Dugan & Cooke [Daniel J. Dugan of counsel], for the appellant.

Arthur L. Andrews, for the respondent.

SMITH, P. J.:

Upon the south side of Van Woert street just east of Lark street in the city of Albany is a vacant lot. Upon the northeast corner of that vacant lot the land is low and around the lot there is high land. This lot forms a basin upon which surface waters therefrom are collected. While the evidence is not entirely clear, it would appear that formerly these surface waters, as well as flood waters, were taken care of by a drain from the northeast corner of the lot. Thereafter the sewer in Van Woert street was extended and an opening was left so that the surface and flood waters flowed into this sewer. This was afterwards built up and a grating put upon the top, constituting a catch basin, which would take care of all the surface and flood waters flowing into this natural basin in ordinary floods. At some time this lot began to be used as a dumping ground for refuse from different parts of the city. The city itself dumped refuse there, and thereafter an employee of the city was put in charge of this dumping ground and directed where the loads should be dumped and leveled off the piles caused by such dumping. About three years before the injury complained of the city employees leveled off part of the lot for the purpose of a baseball ground.
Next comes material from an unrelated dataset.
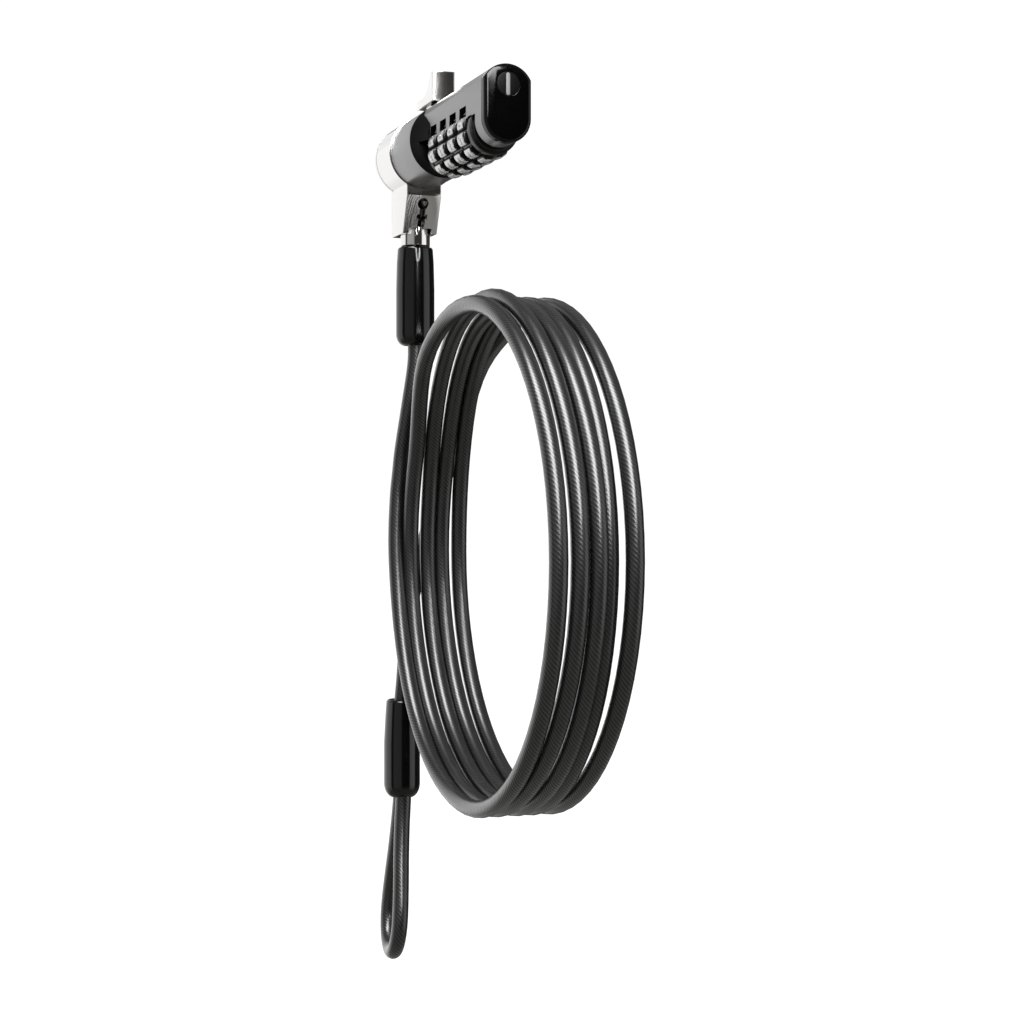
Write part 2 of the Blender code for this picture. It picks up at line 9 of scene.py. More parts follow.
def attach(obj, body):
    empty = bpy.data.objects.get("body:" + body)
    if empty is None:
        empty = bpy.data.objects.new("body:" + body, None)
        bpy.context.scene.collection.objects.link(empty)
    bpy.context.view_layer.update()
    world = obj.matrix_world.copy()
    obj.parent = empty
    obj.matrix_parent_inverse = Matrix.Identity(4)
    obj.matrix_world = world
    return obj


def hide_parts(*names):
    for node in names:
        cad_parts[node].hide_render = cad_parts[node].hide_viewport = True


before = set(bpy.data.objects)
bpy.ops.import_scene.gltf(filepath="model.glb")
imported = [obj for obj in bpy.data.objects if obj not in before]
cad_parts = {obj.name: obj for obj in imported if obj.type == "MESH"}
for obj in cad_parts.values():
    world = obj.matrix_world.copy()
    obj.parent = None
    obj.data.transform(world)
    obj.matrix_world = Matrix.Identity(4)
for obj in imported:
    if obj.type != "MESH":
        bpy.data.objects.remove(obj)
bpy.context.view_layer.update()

# Lengths are in millimetres in the frame of the CAD model; MM turns them into metres.
# The barrel's axis is Y: the laptop's face is at zero and the end cap is at the minus end.
MM = 0.001

CABLE_R = 2.0
COIL_Y = -65.0
COIL_Z = -100.4
COIL_R = 57.2
STUD_Y = -7.2
BALL_Z = -12.6
UPPER_BOOT_END = -47.8
LOWER_BOOT_TOP = -138.5
LOWER_BOOT_END = -163.6
TAIL_X = -2.6
TAIL_Y = -4.0
LOOP_LEAN = math.radians(7.0)
LOOP_DRIFT = 0.07
DRIFT_TOP = -164.0
LOOP_R = 9.2
LOOP_MIDDLE_Z = -193.6
LEG_OFFSET = 2.05
LEG_BEND_Z = -164.1

CAP_FRONT = -79.0
CAP_BACK = -77.0
BODY_FRONT = -76.7
BODY_TOP_R = 6.2
BODY_TOP_Z = 3.2
BODY_HALF_W = 5.6
BODY_BOTTOM_Z = -2.7
BARREL_R = 8.8
BARREL_FRONT = -31.85
RING_FRONT = -15.0
PLATE_FRONT = -2.7
OUTSIDE = 20.0
RESET_Z = 4.75
RESET_R = 2.7
BAY_R = 5.7
BAY_FRONT = -72.3
BAY_BACK = -34.8
BAY_MOUTH_Z = -1.0
TRUNNION_R = 7.2
BORE_R = 4.6
BORE_BACK = -1.7
TEE_SEAT_R = 1.75
SCREW_CIRCLE_R = 5.9
PEG_X = 3.4
PEG_Z = -2.5
TRACK_R = 6.95
DIAL_Z = -3.5
DIAL_CORE_R = 5.3
DIAL_TIP_R = 6.6
DIAL_STATIONS = [-63.4, -55.9, -48.4, -40.9]


# Helpers

def mesh_object(name, bm):
    """Turns a bmesh given in millimetres into an object in metres."""
    bmesh.ops.recalc_face_normals(bm, faces=bm.faces)
    bmesh.ops.scale(bm, vec=(MM, MM, MM), verts=bm.verts)
    mesh = bpy.data.meshes.new(name)
    bm.to_mesh(mesh)
    bm.free()
    obj = bpy.data.objects.new(name, mesh)
    bpy.context.scene.collection.objects.link(obj)
    return obj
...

After leveling off of part of the land for a baseball ground, the dumping upon the lot was mostly done upon the westerly side, away from this catch basin, but some dumping was done upon the easterly side of the lot and was so done under the direction of employees of the city that the surface and flood waters flowing upon the lot were unable to reach this catch basin, and by reason of the obstruction thus formed surface and flood waters, which resulted from a storm November 7, 1907, flowed upon the plaintiff's land and caused the injury for which this action is brought.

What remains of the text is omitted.